7 Reasons You Need To Watch Louis CK’s New Series ‘Horace & Pete’

Over the weekend, Louis CK – aka the funniest man in North America, if not the world – suddenly transformed into the Beyonce of comedy by surprise releasing the first episode of a brand new show. Called Horace and Pete, it’s a slow-burning, brilliantly bleak comedy drama set in the titular 100 year old Irish bar in Brooklyn. He’ll be releasing one episode a week – with the next coming this Saturday (Feb 7) – and it’s available exclusively via CK’s own website, where he usually posts $5 downloads of his standup specials. Here are 7 totally compelling reasons why you need it in your life.

The cast is killer

Alongside star Louis CK – who is also directing, writing and producing the show – Horace and Pete has attracted some serious star power, in the shape of Steve Buscemi, Edie Falco, Rebecca Hall, Alan Alda, Jessica Lange and Saturday Night Live’s Aidy Bryant, who all play a selection of barflys and family members populating the run-down, old-timey New York bar. The bar itself is basically a little like Cheers if Norm decided to go deep on chats about presidential candidate selection with random passing hipsters and Carla called Hillary Clinton a cunt.

It’s bracingly up to date


Filmed, and seemingly written, the week before its release, the show is chock full of references to contemporary events in American culture. So not only do we get nods to this coming weekend’s Super Bowl in episode one, but there are also mention of the Iowa Caucus, deliberations on the audacity of Donald Trump, and the aforementioned casual c-bombing of Mrs Clinton by the double Academy Award winning Jessica Lange.

It’s wonderfully theatrical

What sets Horace and Pete apart from every other television show out there right now is its old school approach. More of a play than a sitcom, the staging is refreshingly old fashioned and the show runs in real time, as is seemingly shot live. Yet the occasional line fluff here and there, and subtle moments where certain actors come in and out of focus only makes you sit up and take more notice.

Paul Simon sings the theme song

When one of the greatest living songwriters sings the theme tune to a new show, you know you’re onto a winner. A softly plucked Spanish guitar heralds the shows opening, before returning in the the intermission – yes there’s an intermission – while the full version runs as the credits roll. “Hell no/I can’t complain about my problems/I’m ok the way things are/I pull my stool up to the bar/at Horace and Pete’s,” sings the man who wrote ‘Graceland’. Sold.

It’s $5 – but you get what you pay for

Ok, so the first episode costs $5 (£3.43), but c’mon that’s less than a pint, and trust us, you’re going to get a lot more out of watching these people sip beer than you will do drinking it. “I charged five dollars because I need to recoup some of the cost in order for us to stay in production… Basically this is a hand-made, one guy paid for it version of a thing that is usually made by a giant corporation,” explains Louis, adding “money is shooting out of my asshole like your mother’s worst diarrhea.” Also, post-episode one, the cost goes down, with episode two at $2 (£1.37), and then every following show at $3 (£2.06).

It’s value for money


And while we’re on it, this isn’t just some 25 minute, over-before-you’ve-finished-your-second-slice-of-Dominos telly. The first episode is a whopping 67 minutes long, which frankly edges it towards short film territory.

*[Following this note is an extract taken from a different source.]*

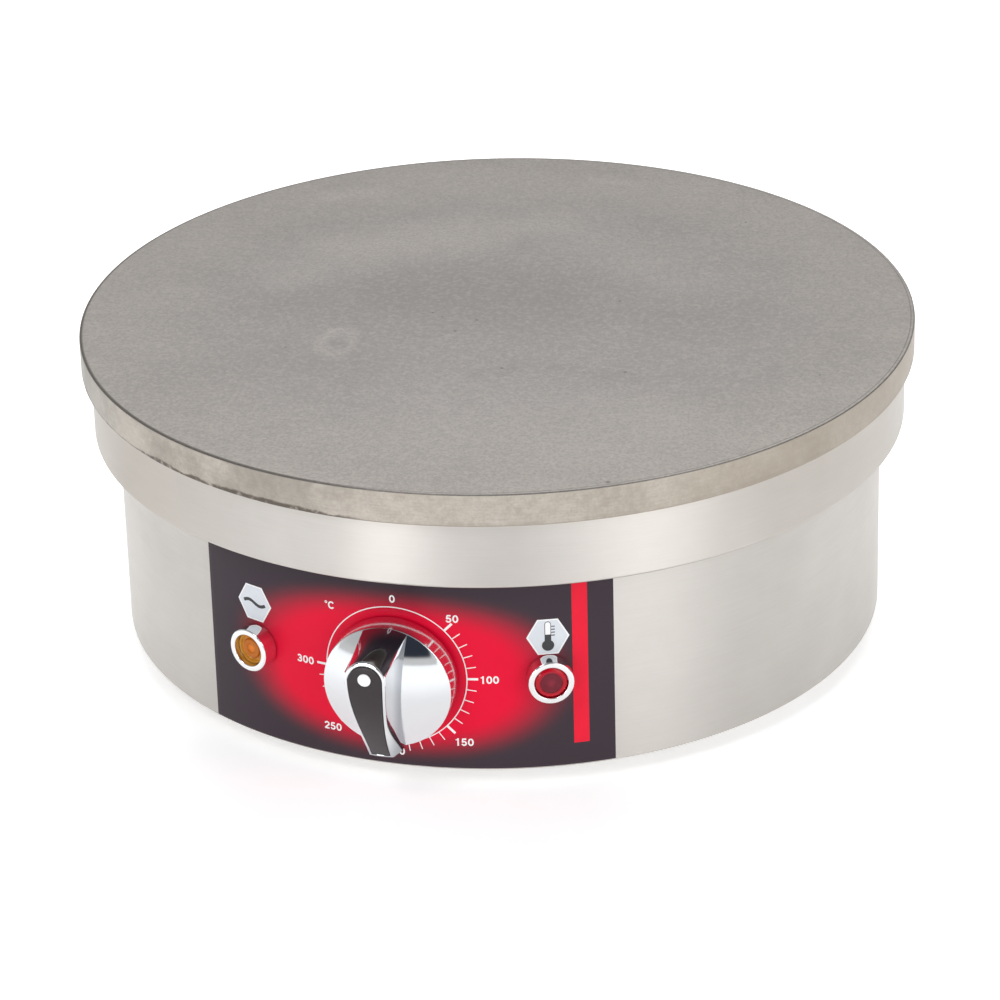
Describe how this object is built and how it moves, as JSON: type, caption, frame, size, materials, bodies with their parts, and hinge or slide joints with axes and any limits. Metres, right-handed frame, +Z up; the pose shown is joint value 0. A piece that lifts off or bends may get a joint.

You have no idea what’ll come next

Louis CK has explained that his reason behind the surprise release of the show was that so viewers arrived at it with no preconceived notions of what it might be, without being bombarded by adverts, trailers and promotional campaigns for weeks or even months before broadcast. “As a writer, there’s always a weird feeing that as you unfold the story and reveal the characters and the tone, you always know that the audience will never get the benefit of seeing it the way you wrote it because they always know so much before they watch it,” explains CK. “And as a TV watcher I’m always delighted when I can see a thing without knowing anything about it because of the promotion.” So hell, forget you read any of this and get downloading Horace and Pete instead.